Requirements> Write out the whole listing word for word.

[Start Information supplied]

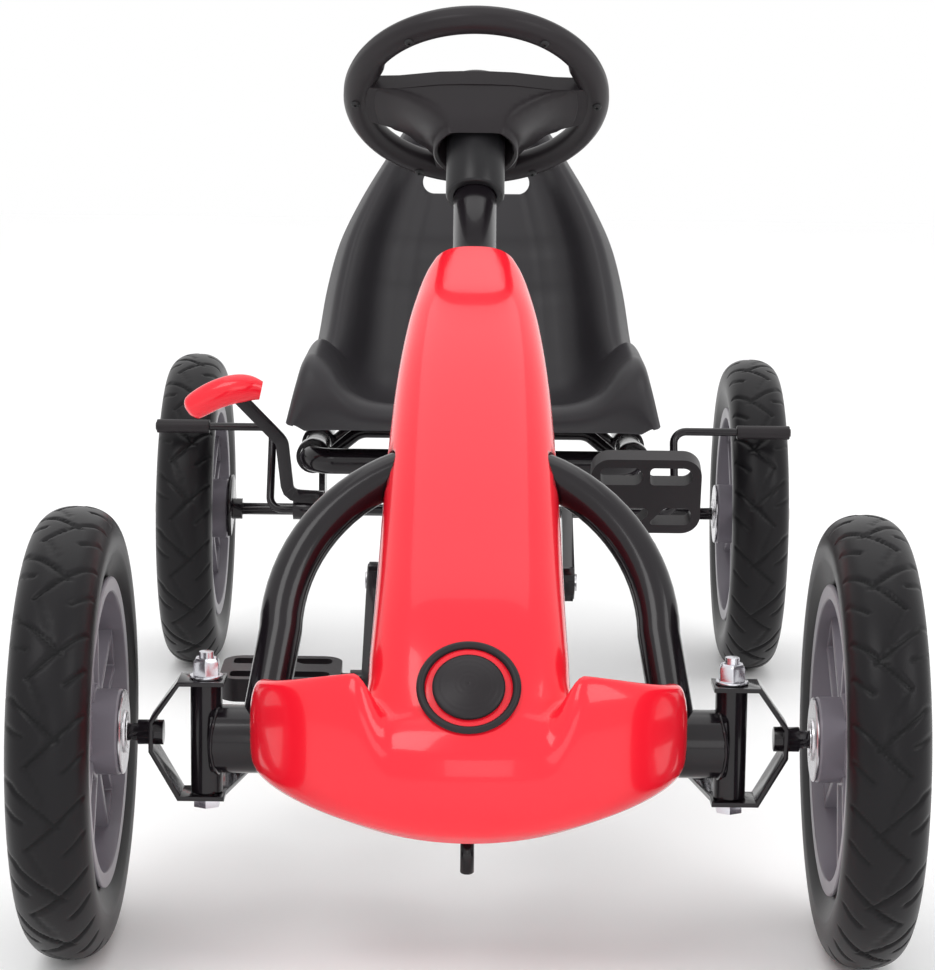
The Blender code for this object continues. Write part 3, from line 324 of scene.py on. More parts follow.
# tread cuts in one pitch, as shares of the pitch and places across, from start to end
treadCuts = [
    ((0.02, 0.011), (0.30, -0.006), (0.62, -0.024), 1.0),
    ((0.30, -0.010), (0.52, 0.004), (0.72, 0.017), 0.9),
    ((0.95, -0.013), (1.05, -0.019), (1.16, -0.024), 0.9),
    ((0.36, 0.013), (0.40, 0.018), (0.50, 0.0245), 0.8),
    ((0.72, 0.017), (0.80, 0.020), (0.86, 0.0255), 0.9),
    ((0.30, -0.003), (0.62, -0.001), (1.02, 0.010), 0.35),
]


def treadDepths(around, across, side):
    pitch = 2 * math.pi * tyre["radius"] / tyre["pitches"]
    s = (around * tyre["radius"]) % pitch
    depth = np.zeros_like(s)
    for *spots, strength in treadCuts:
        for (s0, x0), (s1, x1) in zip(spots, spots[1:]):
            for wrap in (-1, 0, 1):
                ax, ay = (s0 + wrap) * pitch, x0 * side
                bx, by = (s1 + wrap) * pitch, x1 * side
                length = (bx - ax) ** 2 + (by - ay) ** 2
                t = np.clip(((s - ax) * (bx - ax) + (across - ay) * (by - ay)) / length, 0, 1)
                gap = np.hypot(s - ax - t * (bx - ax), across - ay - t * (by - ay))
                depth = np.maximum(depth, strength * np.exp(-((gap / tyre["grooveWidth"]) ** 4)))
    return depth


def makeTyre(name, standsFor, centre, side):
    half, mid = tyre["width"] / 2, (tyre["radius"] + tyre["lipRadius"]) / 2
    arc = []
    for i in range(53):
        a = math.radians(-112 + 224 * i / 52)
        x = half * math.copysign(abs(math.sin(a)) ** 0.86, a)
        r = mid + (tyre["radius"] - mid) * math.copysign(abs(math.cos(a)) ** 0.92, math.cos(a))
        arc.append((x, r))
    seat, bead, lip = tyre["beadHalfWidth"], tyre["bead"], tyre["lipRadius"]
    outline = [(-seat, bead), (-seat, lip - 0.001), (-seat - 0.0012, lip)] + arc
    outline += [(seat + 0.0012, lip), (seat, lip - 0.001), (seat, bead)]
    xs = np.array([p[0] for p in outline])
    rs = np.array([p[1] for p in outline])
    around = np.linspace(0, 2 * math.pi, tyre["aroundSteps"], endpoint=False)
    gridA, gridX = np.meshgrid(around, xs, indexing="ij")
    gridR = np.tile(rs, (len(around), 1))
    onTread = gridR > mid
    depth = treadDepths(gridA, gridX, side) * onTread
    slope = np.clip((np.abs(gridX) / half), 0, 1)
    gridR = gridR - depth * tyre["grooveDepth"] * (1 - 0.4 * slope)
    # two raised lines on each side wall
    for radius in (0.118, 0.1235):
        wall = np.exp(-(((gridR - radius) / 0.0008) ** 2)) * (~onTread)
        gridX = gridX + np.sign(gridX) * wall * 0.0005
    x = centre[0] + gridX
    y = centre[1] + gridR * np.sin(gridA)
    z = centre[2] + gridR * np.cos(gridA)
    points = np.stack([x, y, z], axis=-1).reshape(-1, 3)
    n, m = gridA.shape
    i, j = np.meshgrid(np.arange(n), np.arange(m), indexing="ij")
    a = i * m + j
    b = i * m + (j + 1) % m
    c = (i + 1) % n * m + (j + 1) % m
    d = (i + 1) % n * m + j
    faces = np.stack([a, d, c, b], axis=-1).reshape(-1, 4)
    mesh = bpy.data.meshes.new(name)
    mesh.from_pydata(points.tolist(), [], faces.tolist())
    # the tread depth is kept on the mesh as the mask for the painted shade in the grooves
    grooveShadeMask = mesh.attributes.new("paintedGrooveShade", "FLOAT", "POINT")
    grooveShadeMask.data.foreach_set("value", depth.reshape(-1).astype(np.float32) * 0.8)
    work = bmesh.new()
    work.from_mesh(mesh)
    bmesh.ops.recalc_face_normals(work, faces=work.faces)
    work.to_mesh(mesh)
    work.free()
    mesh.shade_smooth()
    return claim(addPiece(name, mesh, standsFor), standsFor)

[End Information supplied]

Result of this task>
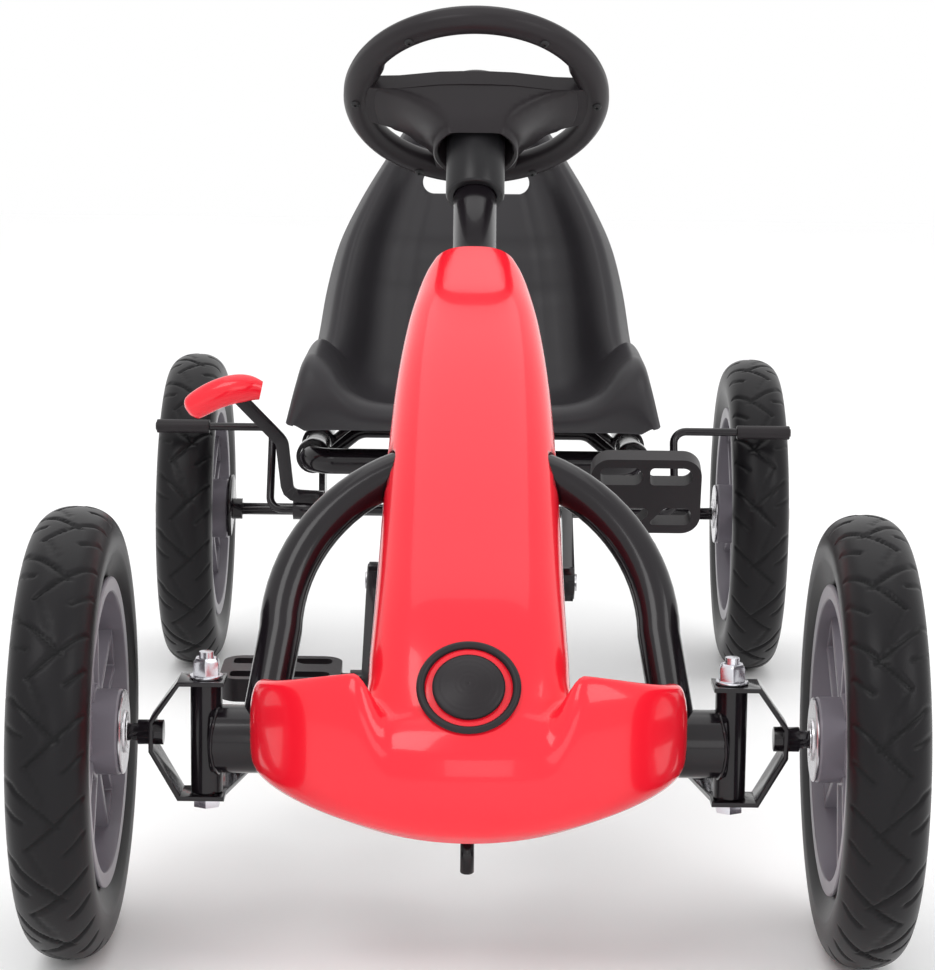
The Blender code for this object continues. Write part 3, from line 324 of scene.py on. More parts follow.
# tread cuts in one pitch, as shares of the pitch and places across, from start to end
treadCuts = [
    ((0.02, 0.011), (0.30, -0.006), (0.62, -0.024), 1.0),
    ((0.30, -0.010), (0.52, 0.004), (0.72, 0.017), 0.9),
    ((0.95, -0.013), (1.05, -0.019), (1.16, -0.024), 0.9),
    ((0.36, 0.013), (0.40, 0.018), (0.50, 0.0245), 0.8),
    ((0.72, 0.017), (0.80, 0.020), (0.86, 0.0255), 0.9),
    ((0.30, -0.003), (0.62, -0.001), (1.02, 0.010), 0.35),
]


def treadDepths(around, across, side):
    pitch = 2 * math.pi * tyre["radius"] / tyre["pitches"]
    s = (around * tyre["radius"]) % pitch
    depth = np.zeros_like(s)
    for *spots, strength in treadCuts:
        for (s0, x0), (s1, x1) in zip(spots, spots[1:]):
            for wrap in (-1, 0, 1):
                ax, ay = (s0 + wrap) * pitch, x0 * side
                bx, by = (s1 + wrap) * pitch, x1 * side
                length = (bx - ax) ** 2 + (by - ay) ** 2
                t = np.clip(((s - ax) * (bx - ax) + (across - ay) * (by - ay)) / length, 0, 1)
                gap = np.hypot(s - ax - t * (bx - ax), across - ay - t * (by - ay))
                depth = np.maximum(depth, strength * np.exp(-((gap / tyre["grooveWidth"]) ** 4)))
    return depth


def makeTyre(name, standsFor, centre, side):
    half, mid = tyre["width"] / 2, (tyre["radius"] + tyre["lipRadius"]) / 2
    arc = []
    for i in range(53):
        a = math.radians(-112 + 224 * i / 52)
        x = half * math.copysign(abs(math.sin(a)) ** 0.86, a)
        r = mid + (tyre["radius"] - mid) * math.copysign(abs(math.cos(a)) ** 0.92, math.cos(a))
        arc.append((x, r))
    seat, bead, lip = tyre["beadHalfWidth"], tyre["bead"], tyre["lipRadius"]
    outline = [(-seat, bead), (-seat, lip - 0.001), (-seat - 0.0012, lip)] + arc
    outline += [(seat + 0.0012, lip), (seat, lip - 0.001), (seat, bead)]
    xs = np.array([p[0] for p in outline])
    rs = np.array([p[1] for p in outline])
    around = np.linspace(0, 2 * math.pi, tyre["aroundSteps"], endpoint=False)
    gridA, gridX = np.meshgrid(around, xs, indexing="ij")
    gridR = np.tile(rs, (len(around), 1))
    onTread = gridR > mid
    depth = treadDepths(gridA, gridX, side) * onTread
    slope = np.clip((np.abs(gridX) / half), 0, 1)
    gridR = gridR - depth * tyre["grooveDepth"] * (1 - 0.4 * slope)
    # two raised lines on each side wall
    for radius in (0.118, 0.1235):
        wall = np.exp(-(((gridR - radius) / 0.0008) ** 2)) * (~onTread)
        gridX = gridX + np.sign(gridX) * wall * 0.0005
    x = centre[0] + gridX
    y = centre[1] + gridR * np.sin(gridA)
    z = centre[2] + gridR * np.cos(gridA)
    points = np.stack([x, y, z], axis=-1).reshape(-1, 3)
    n, m = gridA.shape
    i, j = np.meshgrid(np.arange(n), np.arange(m), indexing="ij")
    a = i * m + j
    b = i * m + (j + 1) % m
    c = (i + 1) % n * m + (j + 1) % m
    d = (i + 1) % n * m + j
    faces = np.stack([a, d, c, b], axis=-1).reshape(-1, 4)
    mesh = bpy.data.meshes.new(name)
    mesh.from_pydata(points.tolist(), [], faces.tolist())
    # the tread depth is kept on the mesh as the mask for the painted shade in the grooves
    grooveShadeMask = mesh.attributes.new("paintedGrooveShade", "FLOAT", "POINT")
    grooveShadeMask.data.foreach_set("value", depth.reshape(-1).astype(np.float32) * 0.8)
    work = bmesh.new()
    work.from_mesh(mesh)
    bmesh.ops.recalc_face_normals(work, faces=work.faces)
    work.to_mesh(mesh)
    work.free()
    mesh.shade_smooth()
    return claim(addPiece(name, mesh, standsFor), standsFor)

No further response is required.